Generative AI’s Emerging Privacy Frontier
GenAI models can process vast amounts of data to extract anomalies and patterns indicative of possible cyber threats for cybersecurity applications such as deepfake detection or misinformation propagation.
Generative AI systems can sometimes produce outputs from ordinary photos that feel disturbingly intimate or exposing, leading many users to believe these models are “seeing through” clothing.
In reality, today’s models do nothing of the sort.
Instead, they rely on latent body inference—transforming images into high-dimensional representations and generating statistically plausible reconstructions based on patterns learned from vast training data.
What feels like exposure is actually a probabilistic guess, optimized for plausibility rather than truth.
This effect is amplified by diffusion-based generation, where small visual cues can be progressively refined into highly realistic outputs.

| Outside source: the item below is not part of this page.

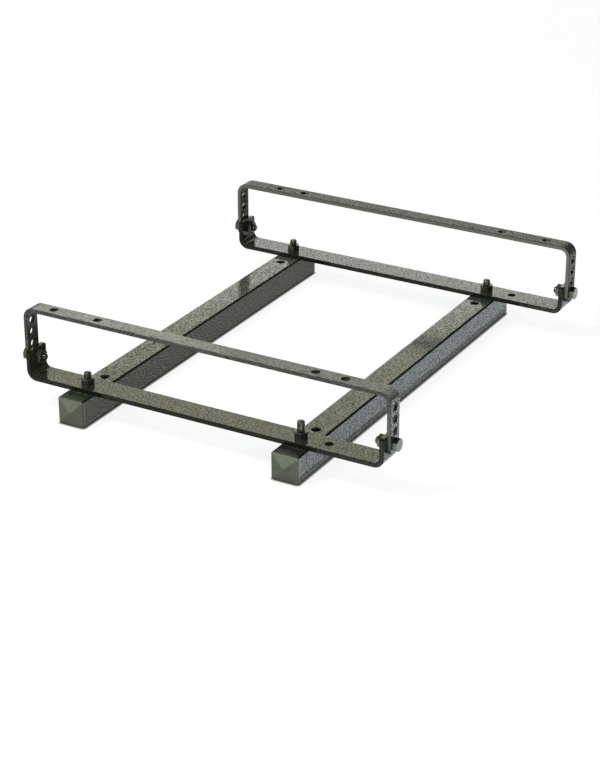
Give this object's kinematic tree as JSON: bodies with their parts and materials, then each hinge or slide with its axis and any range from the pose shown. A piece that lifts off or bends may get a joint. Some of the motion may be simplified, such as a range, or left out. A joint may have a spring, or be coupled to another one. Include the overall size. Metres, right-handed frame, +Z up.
{
  "type": "seat base adapter",
  "caption": "Floor frame that carries a vehicle seat: box tubes across the vehicle, flat bars bolted over them, and drilled rails on legs pivoted between the bars' ears.",
  "frame": {"origin": "the middle of the overall box at floor level, midway between the ears and midway between the two bars", "axes": "+X forward along the bars and rails, +Y to the left along the tubes, +Z up"},
  "size_m": [0.4316, 0.486, 0.108],
  "materials": {
    "tube_paint": "gloss",
    "bar_paint": "gloss",
    "rail_paint": "gloss",
    "fastener_steel": "satin",
    "cap_plastic": "satin"
  },
  "bodies": {
    "base": {"front_tube": "tube_paint", "rear_tube": "tube_paint", "front_left_end_cap": "cap_plastic", "front_right_end_cap": "cap_plastic", "rear_left_end_cap": "cap_plastic", "rear_right_end_cap": "cap_plastic", "right_lower_bar": "bar_paint", "left_lower_bar": "bar_paint", "right_front_tube_screw": "fastener_steel", "right_rear_tube_screw": "fastener_steel", "left_front_tube_screw": "fastener_steel", "left_rear_tube_screw": "fastener_steel", "right_tube_nuts": "fastener_steel", "left_tube_nuts": "fastener_steel", "right_side_screws": "fastener_steel", "left_side_screws": "fastener_steel", "right_side_nuts": "fastener_steel", "left_side_nuts": "fastener_steel"},
    "right_rail": {"right_upper_rail": "rail_paint"},
    "left_rail": {"left_upper_rail": "rail_paint"}
  },
  "joints": [
    {"name": "right_rail_tilt", "type": "hinge", "parent": "base", "child": "right_rail", "pos_m": [0, -0.208, 0.0525], "axis": [1, 0, 0], "range_deg": [-104, 127]},
    {"name": "left_rail_tilt", "type": "hinge", "parent": "base", "child": "left_rail", "pos_m": [0, 0.215, 0.0525], "axis": [1, 0, 0], "range_deg": [-138, 104]}
  ]
}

As realism increases, users psychologically interpret these images less as artistic interpretations and more as recordings, intensifying privacy concerns—even though no hidden sensing is involved.
The deeper concern lies not with current cameras or models, but with the trajectory of technology.
As sensors improve and potentially expand beyond visible light into multispectral, depth, or non-optical sensing, future systems could constrain AI generation with far richer internal data.
At that point, the boundary between imagination and exposure could blur, raising profound ethical and legal questions about bodily privacy.
The real risk, then, is not today’s generative AI, but a future where advanced sensing and AI converge without strong safeguards.
Addressing this early—through governance, regulation, and design choices—will be critical to preserving individual dignity and privacy.